US evolutionary biologists have studied the brutal politics of a string of English monarchs spanning three centuries, from Edward III to Elizabeth I. They found that the monarchs never killed so many rivals in their families that they compromised the genetic legacy of their kin.
Henry IV and Henry VIII each executed five of their cousins. Elizabeth I killed three. The worst monarchic killer was Edward IV, who had his own brother, George, the duke of Clarence, and five cousins, among them Henry VI and Edward, prince of Wales, disposed of.
Researchers suspected that lust for the throne might have led kings and queens to violate an evolutionary law known as Hamilton's rule, which states that within a family group the survival of individuals is less important than the survival of close relatives sharing genes. In other words, a king who executed two brothers would, in effect, cancel out his own genetic legacy.

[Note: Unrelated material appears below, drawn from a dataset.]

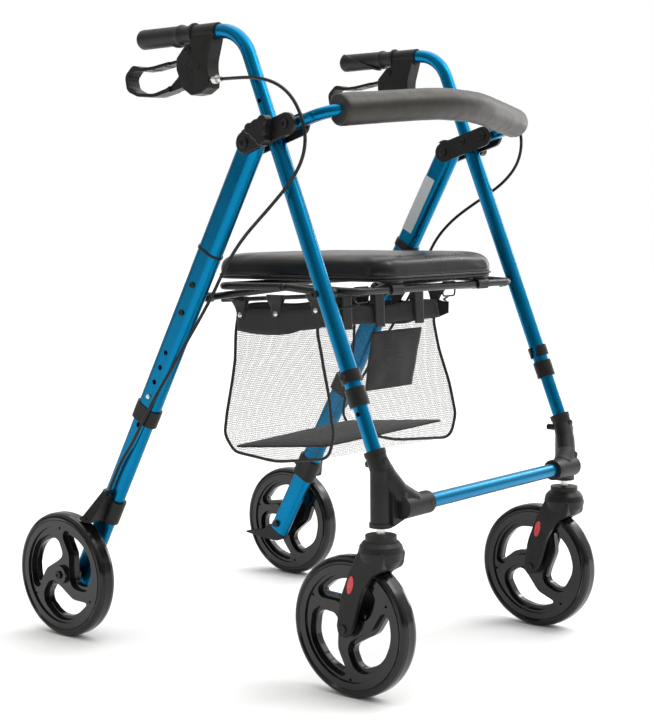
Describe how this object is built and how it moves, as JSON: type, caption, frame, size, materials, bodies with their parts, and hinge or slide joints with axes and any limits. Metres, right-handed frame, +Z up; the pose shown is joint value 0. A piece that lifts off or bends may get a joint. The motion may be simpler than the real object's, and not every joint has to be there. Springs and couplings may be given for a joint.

But analysis of kinship ties among the victims, reported in the latest edition of New Scientist, suggests this never happened. Henry VIII's victims were the equivalent of a third of his genes; Elizabeth's, about an eighth. Even Edward IV slaughtered the equivalent of only two-thirds of his genes.
"I was astounded," said Dr McCullough. "We thought that at least two or three would violate [Hamilton's rule] because some very close relatives were killed."
Hamilton's rule, named after the late evolutionary biologist William Hamilton, was devised as an explanation for altruistic behaviour among animals. But it also explains how genetic traits can be passed on from generation to generation even amid mutual aggression and rivalry.
Since the royal family is not a species, however, their restraint in killing each other has not necessarily had anything to do with their success compared with other human beings. Britain's royal family has almost become extinct on several occasions since the reign of Elizabeth I, and has been restocked with imports.